■ **Aim of the task**: Output all lines exactly.

---*---

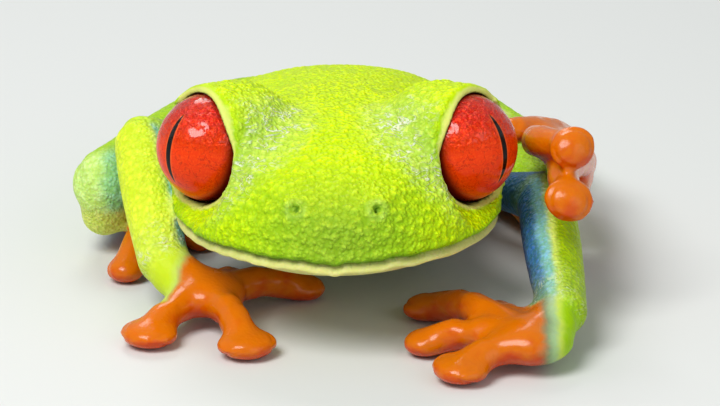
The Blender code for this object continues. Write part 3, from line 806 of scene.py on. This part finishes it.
# %% Lids, nostrils and creases
crease = np.zeros(len(spots))
rim = np.zeros(len(spots))
for side in SIDES:
    own, away, angle = around_eye(spots, side)
    depth = own[:, 2] - rim_depth(angle)
    reach = np.sqrt(EYE_RADIUS**2 - rim_depth(angle) ** 2) + rim_lift(angle)
    roll = np.hypot(np.hypot(own[:, 0], own[:, 1]) - reach, depth)
    fold = step(lean(angle, CORNER, 0.25), 0.25, 0.6)
    rim = np.maximum(rim, head * step(0.55 - roll, 0, 0.2))
    beyond = np.hypot(own[:, 0], own[:, 1]) - reach
    pale = step(0.46 - roll, -0.05, 0.05) * step(0.3 - beyond + 0.03 * speckle, -0.06, 0.06)
    colour = paint(colour, RIM, head * np.maximum(pale, fold * bell(away - EYE_RADIUS - 0.5, 0.09)))
    shade = step(0.38 + 0.03 * speckle - (away - EYE_RADIUS), -0.05, 0.05)
    # painted shade in the fold under each lower lid
    colour = paint(colour, CREVICE_SHADE, head * fold * shade)
    # a ring of painted shade where the skin meets the eyeball
    colour = paint(colour, CREVICE_SHADE, head * step(EYE_RADIUS + 0.12 - away, -0.03, 0.03))
    inner = step(lean(angle, 165, 0.35), 0.15, 0.7) * step(away, EYE_RADIUS + 0.45, EYE_RADIUS + 0.8)
    crease = np.maximum(crease, head * inner * step(EYE_RADIUS + 4.0 - away, 0, 2.6))
for side in SIDES:  # the skin gathers at the wrists
    gathered = bell(np.linalg.norm(spots - WRIST[side], axis=1) - 0.6, 1.6) * share(f"forearm_{side}")
    crease = np.maximum(crease, 0.8 * gathered)
for sign in (-1, 1):
    away = np.linalg.norm(spots - np.array(NOSTRIL) * (sign, 1, 1), axis=1)
    # painted shade in the nostril pits
    colour = paint(colour, NOSTRIL_SHADE, 0.95 * step(0.23 - away, -0.07, 0.07))
    colour = paint(colour, PALE_GREEN, 0.3 * bell(away - 0.5, 0.2))
colour = paint(colour, PALE_GREEN, 0.45 * crease)
print("painted the lids, nostrils and creases")

# %% Keep the shares on the mesh
def note(mesh, name, values):
    """Keeps a number or a colour of every vertex as an attribute that materials can read."""
    if values.ndim == 2:
        opaque = np.column_stack([values, np.ones(len(values))])
        layer = mesh.attributes.new(name, "FLOAT_COLOR", "POINT")
        layer.data.foreach_set("color", opaque.astype(np.float32).ravel())
    else:
        layer = mesh.attributes.new(name, "FLOAT", "POINT")
        layer.data.foreach_set("value", values.astype(np.float32))


above_lip = step(-below, 0.0, 0.6) * head
rough = np.clip(above_lip + (1 - head) * 0.5 + 0.15, 0, 1) * (1 - rim) * (1 - share(*FINE_PARTS))
note(skin.data, "colour", np.clip(colour, 0, 1))
note(skin.data, "wet", np.clip(hands, 0, 1))
note(skin.data, "crease", np.clip(crease * (1 - rim), 0, 1))
note(skin.data, "grain", np.clip(rough, 0, 1))
note(skin.data, "crest", grains(spots, GRAIN_SIZE))
print("painted", len(spots), "vertices")

# %% [markdown]
# ## Skin material
# The colours painted above are darkened a little between grains, as painted shade, and made paler on the
# grains, partly their own paler colour and partly painted highlight; creases get fine pale wrinkle lines.
# Fine bump carries the smallest grains, which are too small to model, and the skin is rougher where it is dry
# and shinier where it is wet.

# %% Node helpers
def add(tree, kind, sockets=None, **settings):
    """Adds a node. sockets gives its inputs, each a value or an output to link."""
    made = tree.nodes.new(kind)
    for name, value in settings.items():
        setattr(made, name, value)
    for name, value in (sockets or {}).items():
        if isinstance(value, bpy.types.NodeSocket):
            tree.links.new(value, made.inputs[name])
        else:
            made.inputs[name].default_value = value
    return made


def math_of(tree, operation, first, second=0.0, third=0.0, clamp=False):
    sockets = {0: first, 1: second, 2: third}
    return add(tree, "ShaderNodeMath", sockets, operation=operation, use_clamp=clamp).outputs[0]


def mix_of(tree, amount, first, second, blend="MIX"):
    made = add(tree, "ShaderNodeMix", {0: amount, 6: first, 7: second}, data_type="RGBA", blend_type=blend)
    return made.outputs[2]


def noise_of(tree, vector, scale, detail=2.0, distortion=0.0):
    sockets = {"Vector": vector, "Scale": scale, "Detail": detail, "Distortion": distortion}
    return add(tree, "ShaderNodeTexNoise", sockets).outputs


def smooth_of(tree, value, start, end):
    """A smooth climb from 0 to 1 between two values."""
    made = add(tree, "ShaderNodeMapRange", {0: value, 1: start, 2: end}, interpolation_type="SMOOTHSTEP")
    return made.outputs[0]


def attribute(tree, name, output="Fac"):
    return add(tree, "ShaderNodeAttribute", attribute_name=name).outputs[output]


def new_group(name, inputs, outputs):
    group = bpy.data.node_groups.new(name, "ShaderNodeTree")
    for label, kind, default in inputs:
        socket = group.interface.new_socket(label, in_out="INPUT", socket_type=kind)
        if default is not None:
            socket.default_value = default
    for label, kind in outputs:
        group.interface.new_socket(label, in_out="OUTPUT", socket_type=kind)
    return group, group.nodes.new("NodeGroupInput").outputs, group.nodes.new("NodeGroupOutput").inputs


def start_material(name):
    made = bpy.data.materials.new(name)
    made.use_nodes = True
    return made, made.node_tree, made.node_tree.nodes["Principled BSDF"]


# %% Groups for grains and wrinkles
GRAINS_PER_METRE = 4000.0


def granules():
    """Skin that is packed with tiny round grains, and how high each point of it stands."""
    group, inputs, outputs = new_group(
        "granules",
        [("Vector", "NodeSocketVector", None), ("Grains per metre", "NodeSocketFloat", GRAINS_PER_METRE)],
        [("Height", "NodeSocketFloat"), ("Crest", "NodeSocketFloat")],
    )
    bend = noise_of(group, inputs["Vector"], 1500.0, detail=1.0)["Color"]
    shift = add(group, "ShaderNodeVectorMath", {0: bend, "Scale": 0.0002}, operation="SCALE").outputs[0]
    moved = add(group, "ShaderNodeVectorMath", {0: inputs["Vector"], 1: shift}, operation="ADD").outputs[0]
    sockets = {"Vector": moved, "Scale": inputs["Grains per metre"], "Smoothness": 0.4}
    cells = add(group, "ShaderNodeTexVoronoi", sockets, feature="SMOOTH_F1").outputs["Distance"]
    dome = smooth_of(group, cells, 0.8, 0.1)
    fine = noise_of(group, inputs["Vector"], 9000.0)["Fac"]
    group.links.new(math_of(group, "MULTIPLY_ADD", fine, 0.3, dome), outputs["Height"])
    group.links.new(dome, outputs["Crest"])
    return group


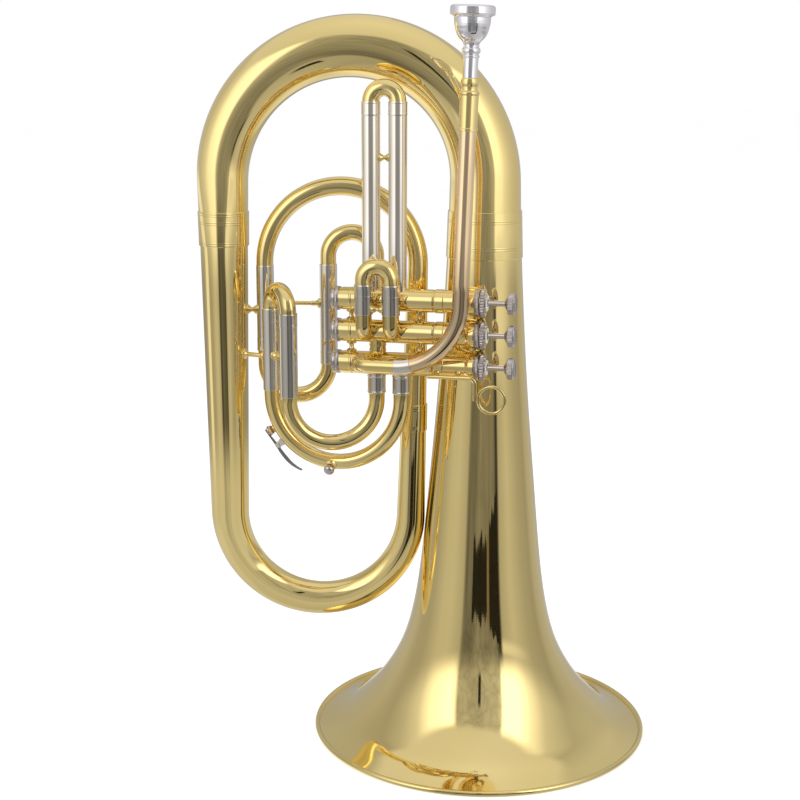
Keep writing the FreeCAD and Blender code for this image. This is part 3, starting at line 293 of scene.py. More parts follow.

---*---

■ **Reply**:
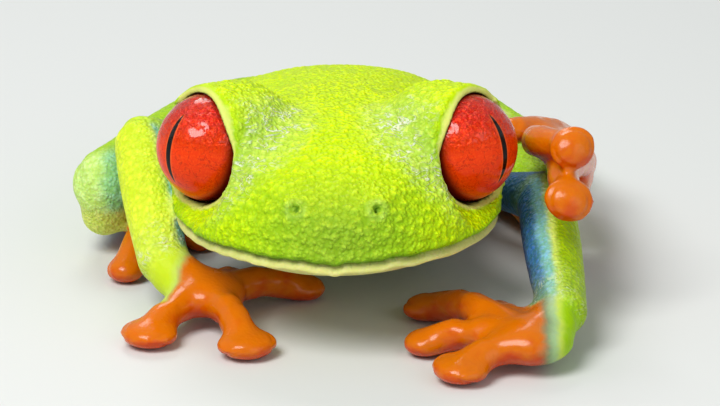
The Blender code for this object continues. Write part 3, from line 806 of scene.py on. This part finishes it.
# %% Lids, nostrils and creases
crease = np.zeros(len(spots))
rim = np.zeros(len(spots))
for side in SIDES:
    own, away, angle = around_eye(spots, side)
    depth = own[:, 2] - rim_depth(angle)
    reach = np.sqrt(EYE_RADIUS**2 - rim_depth(angle) ** 2) + rim_lift(angle)
    roll = np.hypot(np.hypot(own[:, 0], own[:, 1]) - reach, depth)
    fold = step(lean(angle, CORNER, 0.25), 0.25, 0.6)
    rim = np.maximum(rim, head * step(0.55 - roll, 0, 0.2))
    beyond = np.hypot(own[:, 0], own[:, 1]) - reach
    pale = step(0.46 - roll, -0.05, 0.05) * step(0.3 - beyond + 0.03 * speckle, -0.06, 0.06)
    colour = paint(colour, RIM, head * np.maximum(pale, fold * bell(away - EYE_RADIUS - 0.5, 0.09)))
    shade = step(0.38 + 0.03 * speckle - (away - EYE_RADIUS), -0.05, 0.05)
    # painted shade in the fold under each lower lid
    colour = paint(colour, CREVICE_SHADE, head * fold * shade)
    # a ring of painted shade where the skin meets the eyeball
    colour = paint(colour, CREVICE_SHADE, head * step(EYE_RADIUS + 0.12 - away, -0.03, 0.03))
    inner = step(lean(angle, 165, 0.35), 0.15, 0.7) * step(away, EYE_RADIUS + 0.45, EYE_RADIUS + 0.8)
    crease = np.maximum(crease, head * inner * step(EYE_RADIUS + 4.0 - away, 0, 2.6))
for side in SIDES:  # the skin gathers at the wrists
    gathered = bell(np.linalg.norm(spots - WRIST[side], axis=1) - 0.6, 1.6) * share(f"forearm_{side}")
    crease = np.maximum(crease, 0.8 * gathered)
for sign in (-1, 1):
    away = np.linalg.norm(spots - np.array(NOSTRIL) * (sign, 1, 1), axis=1)
    # painted shade in the nostril pits
    colour = paint(colour, NOSTRIL_SHADE, 0.95 * step(0.23 - away, -0.07, 0.07))
    colour = paint(colour, PALE_GREEN, 0.3 * bell(away - 0.5, 0.2))
colour = paint(colour, PALE_GREEN, 0.45 * crease)
print("painted the lids, nostrils and creases")

# %% Keep the shares on the mesh
def note(mesh, name, values):
    """Keeps a number or a colour of every vertex as an attribute that materials can read."""
    if values.ndim == 2:
        opaque = np.column_stack([values, np.ones(len(values))])
        layer = mesh.attributes.new(name, "FLOAT_COLOR", "POINT")
        layer.data.foreach_set("color", opaque.astype(np.float32).ravel())
    else:
        layer = mesh.attributes.new(name, "FLOAT", "POINT")
        layer.data.foreach_set("value", values.astype(np.float32))


above_lip = step(-below, 0.0, 0.6) * head
rough = np.clip(above_lip + (1 - head) * 0.5 + 0.15, 0, 1) * (1 - rim) * (1 - share(*FINE_PARTS))
note(skin.data, "colour", np.clip(colour, 0, 1))
note(skin.data, "wet", np.clip(hands, 0, 1))
note(skin.data, "crease", np.clip(crease * (1 - rim), 0, 1))
note(skin.data, "grain", np.clip(rough, 0, 1))
note(skin.data, "crest", grains(spots, GRAIN_SIZE))
print("painted", len(spots), "vertices")

# %% [markdown]
# ## Skin material
# The colours painted above are darkened a little between grains, as painted shade, and made paler on the
# grains, partly their own paler colour and partly painted highlight; creases get fine pale wrinkle lines.
# Fine bump carries the smallest grains, which are too small to model, and the skin is rougher where it is dry
# and shinier where it is wet.

# %% Node helpers
def add(tree, kind, sockets=None, **settings):
    """Adds a node. sockets gives its inputs, each a value or an output to link."""
    made = tree.nodes.new(kind)
    for name, value in settings.items():
        setattr(made, name, value)
    for name, value in (sockets or {}).items():
        if isinstance(value, bpy.types.NodeSocket):
            tree.links.new(value, made.inputs[name])
        else:
            made.inputs[name].default_value = value
    return made


def math_of(tree, operation, first, second=0.0, third=0.0, clamp=False):
    sockets = {0: first, 1: second, 2: third}
    return add(tree, "ShaderNodeMath", sockets, operation=operation, use_clamp=clamp).outputs[0]


def mix_of(tree, amount, first, second, blend="MIX"):
    made = add(tree, "ShaderNodeMix", {0: amount, 6: first, 7: second}, data_type="RGBA", blend_type=blend)
    return made.outputs[2]


def noise_of(tree, vector, scale, detail=2.0, distortion=0.0):
    sockets = {"Vector": vector, "Scale": scale, "Detail": detail, "Distortion": distortion}
    return add(tree, "ShaderNodeTexNoise", sockets).outputs


def smooth_of(tree, value, start, end):
    """A smooth climb from 0 to 1 between two values."""
    made = add(tree, "ShaderNodeMapRange", {0: value, 1: start, 2: end}, interpolation_type="SMOOTHSTEP")
    return made.outputs[0]


def attribute(tree, name, output="Fac"):
    return add(tree, "ShaderNodeAttribute", attribute_name=name).outputs[output]


def new_group(name, inputs, outputs):
    group = bpy.data.node_groups.new(name, "ShaderNodeTree")
    for label, kind, default in inputs:
        socket = group.interface.new_socket(label, in_out="INPUT", socket_type=kind)
        if default is not None:
            socket.default_value = default
    for label, kind in outputs:
        group.interface.new_socket(label, in_out="OUTPUT", socket_type=kind)
    return group, group.nodes.new("NodeGroupInput").outputs, group.nodes.new("NodeGroupOutput").inputs


def start_material(name):
    made = bpy.data.materials.new(name)
    made.use_nodes = True
    return made, made.node_tree, made.node_tree.nodes["Principled BSDF"]


# %% Groups for grains and wrinkles
GRAINS_PER_METRE = 4000.0


def granules():
    """Skin that is packed with tiny round grains, and how high each point of it stands."""
    group, inputs, outputs = new_group(
        "granules",
        [("Vector", "NodeSocketVector", None), ("Grains per metre", "NodeSocketFloat", GRAINS_PER_METRE)],
        [("Height", "NodeSocketFloat"), ("Crest", "NodeSocketFloat")],
    )
    bend = noise_of(group, inputs["Vector"], 1500.0, detail=1.0)["Color"]
    shift = add(group, "ShaderNodeVectorMath", {0: bend, "Scale": 0.0002}, operation="SCALE").outputs[0]
    moved = add(group, "ShaderNodeVectorMath", {0: inputs["Vector"], 1: shift}, operation="ADD").outputs[0]
    sockets = {"Vector": moved, "Scale": inputs["Grains per metre"], "Smoothness": 0.4}
    cells = add(group, "ShaderNodeTexVoronoi", sockets, feature="SMOOTH_F1").outputs["Distance"]
    dome = smooth_of(group, cells, 0.8, 0.1)
    fine = noise_of(group, inputs["Vector"], 9000.0)["Fac"]
    group.links.new(math_of(group, "MULTIPLY_ADD", fine, 0.3, dome), outputs["Height"])
    group.links.new(dome, outputs["Crest"])
    return group


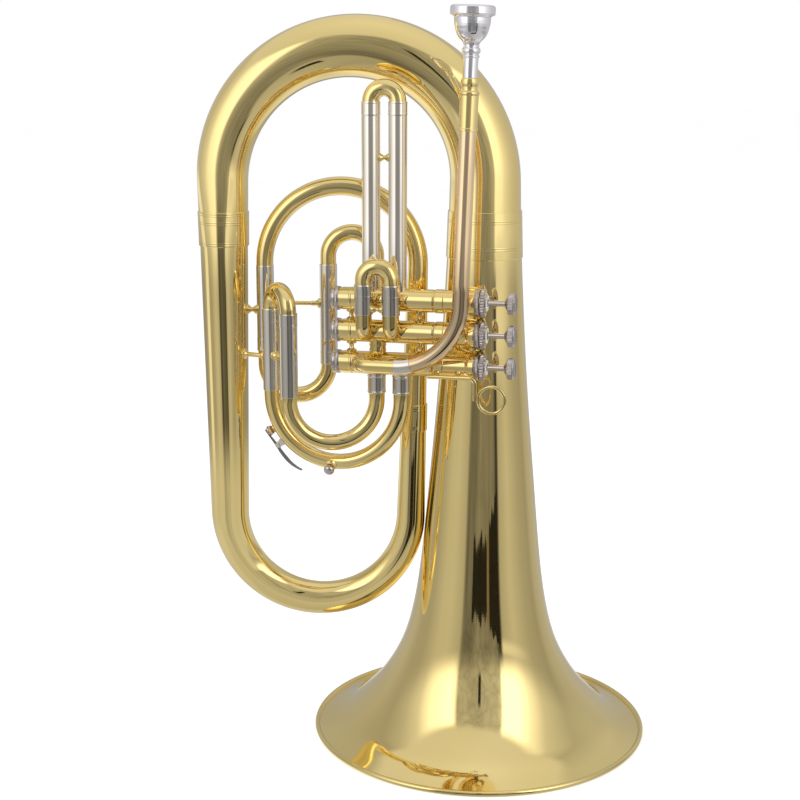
Keep writing the FreeCAD and Blender code for this image. This is part 3, starting at line 293 of scene.py. More parts follow.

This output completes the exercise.